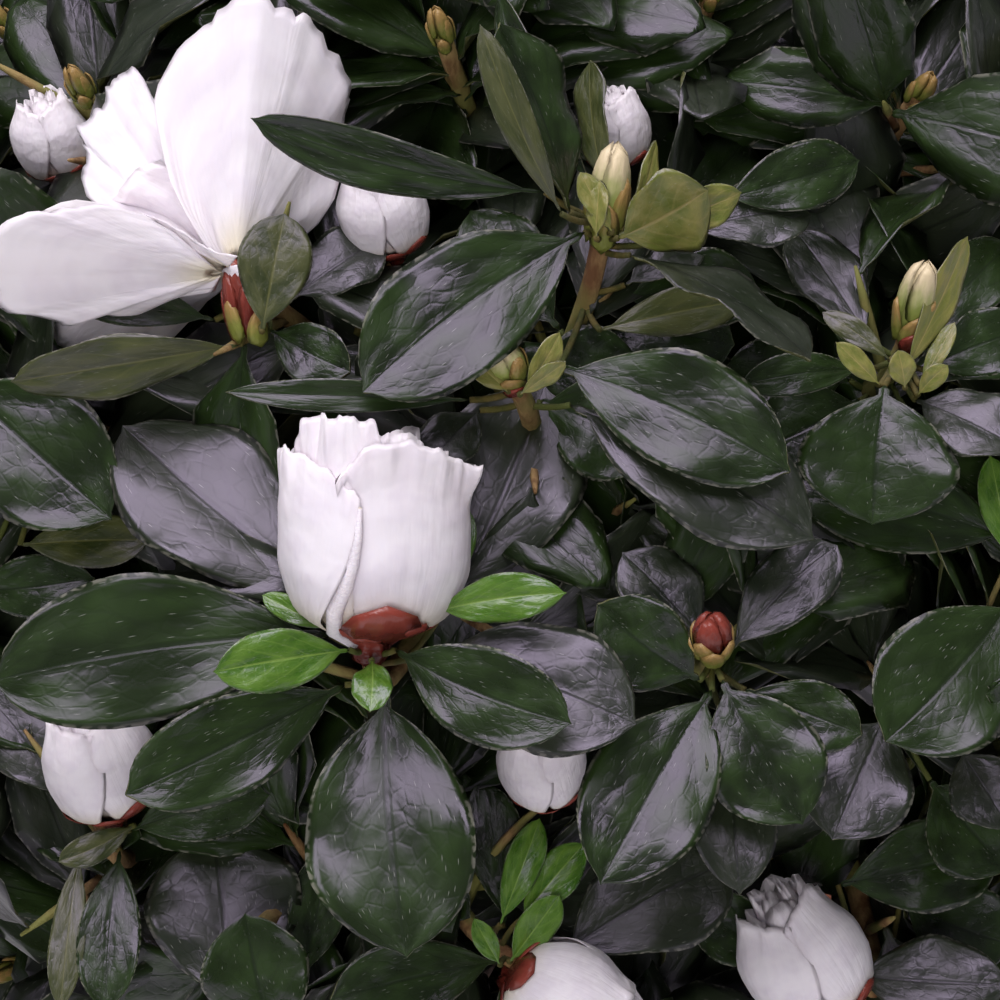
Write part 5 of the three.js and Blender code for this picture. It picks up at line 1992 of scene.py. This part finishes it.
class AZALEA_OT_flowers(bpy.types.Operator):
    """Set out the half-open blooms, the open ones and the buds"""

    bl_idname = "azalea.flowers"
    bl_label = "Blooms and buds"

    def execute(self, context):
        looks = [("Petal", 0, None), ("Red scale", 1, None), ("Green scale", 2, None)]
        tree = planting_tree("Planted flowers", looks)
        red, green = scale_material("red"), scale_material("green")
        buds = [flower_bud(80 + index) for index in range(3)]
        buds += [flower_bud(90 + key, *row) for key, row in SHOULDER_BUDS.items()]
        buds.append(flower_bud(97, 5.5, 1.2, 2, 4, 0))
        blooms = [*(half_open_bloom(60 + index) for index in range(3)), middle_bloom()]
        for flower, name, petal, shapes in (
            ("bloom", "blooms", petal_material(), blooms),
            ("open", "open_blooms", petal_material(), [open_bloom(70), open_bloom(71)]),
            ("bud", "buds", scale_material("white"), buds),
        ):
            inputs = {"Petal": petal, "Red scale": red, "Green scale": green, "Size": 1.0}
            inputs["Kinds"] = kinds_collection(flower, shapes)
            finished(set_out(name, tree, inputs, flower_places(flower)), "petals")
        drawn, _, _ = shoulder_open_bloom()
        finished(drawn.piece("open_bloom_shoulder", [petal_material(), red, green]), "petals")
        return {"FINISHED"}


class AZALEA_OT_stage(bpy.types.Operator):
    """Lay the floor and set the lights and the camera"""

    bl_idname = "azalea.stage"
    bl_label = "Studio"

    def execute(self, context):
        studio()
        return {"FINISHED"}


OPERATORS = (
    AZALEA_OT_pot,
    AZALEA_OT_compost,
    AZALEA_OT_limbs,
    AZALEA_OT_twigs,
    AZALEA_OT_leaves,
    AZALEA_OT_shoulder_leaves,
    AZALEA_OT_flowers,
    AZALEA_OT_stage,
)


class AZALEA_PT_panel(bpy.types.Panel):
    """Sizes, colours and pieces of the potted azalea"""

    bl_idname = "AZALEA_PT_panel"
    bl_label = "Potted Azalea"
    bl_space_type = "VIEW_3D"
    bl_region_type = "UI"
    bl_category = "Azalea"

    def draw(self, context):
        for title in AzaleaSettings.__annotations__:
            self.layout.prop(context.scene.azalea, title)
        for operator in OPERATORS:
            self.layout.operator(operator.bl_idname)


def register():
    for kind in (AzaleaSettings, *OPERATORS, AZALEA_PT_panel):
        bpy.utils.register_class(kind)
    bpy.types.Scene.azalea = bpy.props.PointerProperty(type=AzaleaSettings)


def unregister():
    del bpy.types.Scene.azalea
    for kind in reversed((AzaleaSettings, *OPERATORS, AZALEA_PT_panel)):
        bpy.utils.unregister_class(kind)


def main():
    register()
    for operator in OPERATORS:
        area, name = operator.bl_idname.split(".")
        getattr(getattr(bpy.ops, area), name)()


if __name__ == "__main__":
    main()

□ □ □

* [Aim of the exercise]: Quote the listing in full, please, keeping every line exact.

* [Response below]:
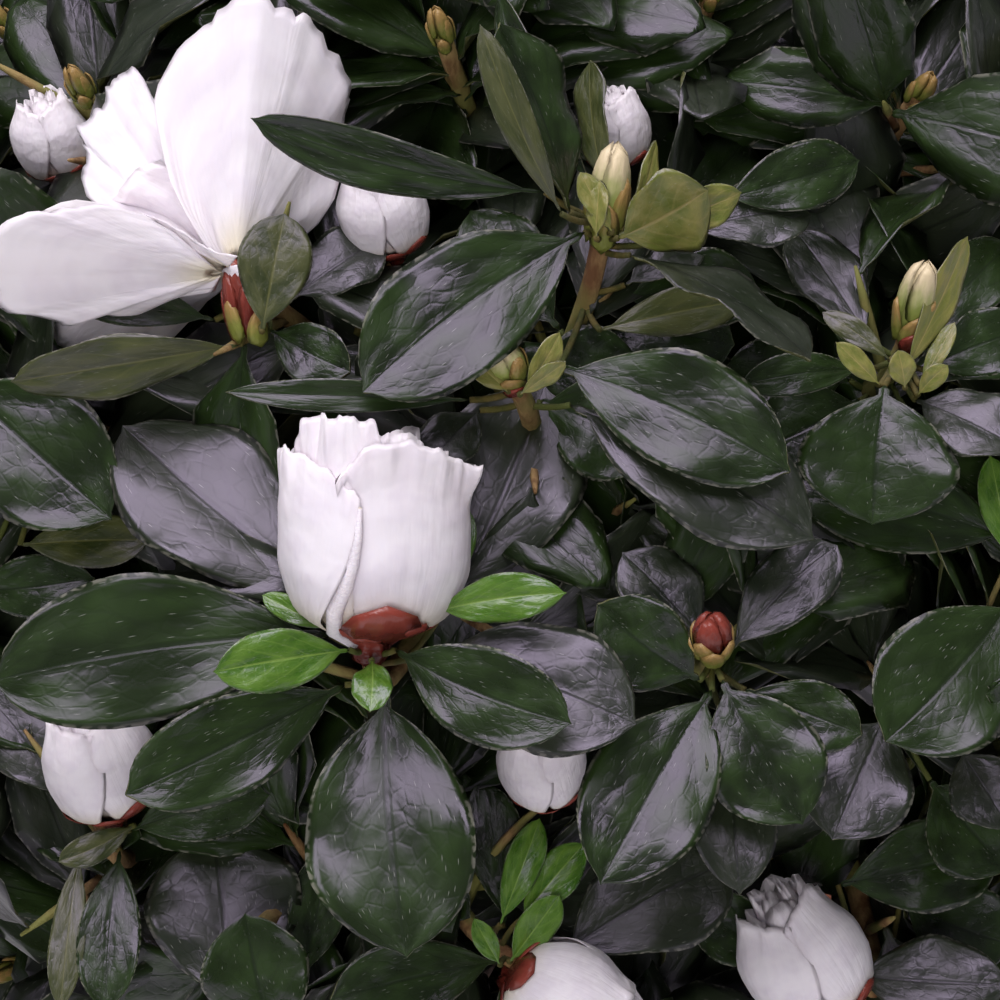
Write part 5 of the three.js and Blender code for this picture. It picks up at line 1992 of scene.py. This part finishes it.
class AZALEA_OT_flowers(bpy.types.Operator):
    """Set out the half-open blooms, the open ones and the buds"""

    bl_idname = "azalea.flowers"
    bl_label = "Blooms and buds"

    def execute(self, context):
        looks = [("Petal", 0, None), ("Red scale", 1, None), ("Green scale", 2, None)]
        tree = planting_tree("Planted flowers", looks)
        red, green = scale_material("red"), scale_material("green")
        buds = [flower_bud(80 + index) for index in range(3)]
        buds += [flower_bud(90 + key, *row) for key, row in SHOULDER_BUDS.items()]
        buds.append(flower_bud(97, 5.5, 1.2, 2, 4, 0))
        blooms = [*(half_open_bloom(60 + index) for index in range(3)), middle_bloom()]
        for flower, name, petal, shapes in (
            ("bloom", "blooms", petal_material(), blooms),
            ("open", "open_blooms", petal_material(), [open_bloom(70), open_bloom(71)]),
            ("bud", "buds", scale_material("white"), buds),
        ):
            inputs = {"Petal": petal, "Red scale": red, "Green scale": green, "Size": 1.0}
            inputs["Kinds"] = kinds_collection(flower, shapes)
            finished(set_out(name, tree, inputs, flower_places(flower)), "petals")
        drawn, _, _ = shoulder_open_bloom()
        finished(drawn.piece("open_bloom_shoulder", [petal_material(), red, green]), "petals")
        return {"FINISHED"}


class AZALEA_OT_stage(bpy.types.Operator):
    """Lay the floor and set the lights and the camera"""

    bl_idname = "azalea.stage"
    bl_label = "Studio"

    def execute(self, context):
        studio()
        return {"FINISHED"}


OPERATORS = (
    AZALEA_OT_pot,
    AZALEA_OT_compost,
    AZALEA_OT_limbs,
    AZALEA_OT_twigs,
    AZALEA_OT_leaves,
    AZALEA_OT_shoulder_leaves,
    AZALEA_OT_flowers,
    AZALEA_OT_stage,
)


class AZALEA_PT_panel(bpy.types.Panel):
    """Sizes, colours and pieces of the potted azalea"""

    bl_idname = "AZALEA_PT_panel"
    bl_label = "Potted Azalea"
    bl_space_type = "VIEW_3D"
    bl_region_type = "UI"
    bl_category = "Azalea"

    def draw(self, context):
        for title in AzaleaSettings.__annotations__:
            self.layout.prop(context.scene.azalea, title)
        for operator in OPERATORS:
            self.layout.operator(operator.bl_idname)


def register():
    for kind in (AzaleaSettings, *OPERATORS, AZALEA_PT_panel):
        bpy.utils.register_class(kind)
    bpy.types.Scene.azalea = bpy.props.PointerProperty(type=AzaleaSettings)


def unregister():
    del bpy.types.Scene.azalea
    for kind in reversed((AzaleaSettings, *OPERATORS, AZALEA_PT_panel)):
        bpy.utils.unregister_class(kind)


def main():
    register()
    for operator in OPERATORS:
        area, name = operator.bl_idname.split(".")
        getattr(getattr(bpy.ops, area), name)()


if __name__ == "__main__":
    main()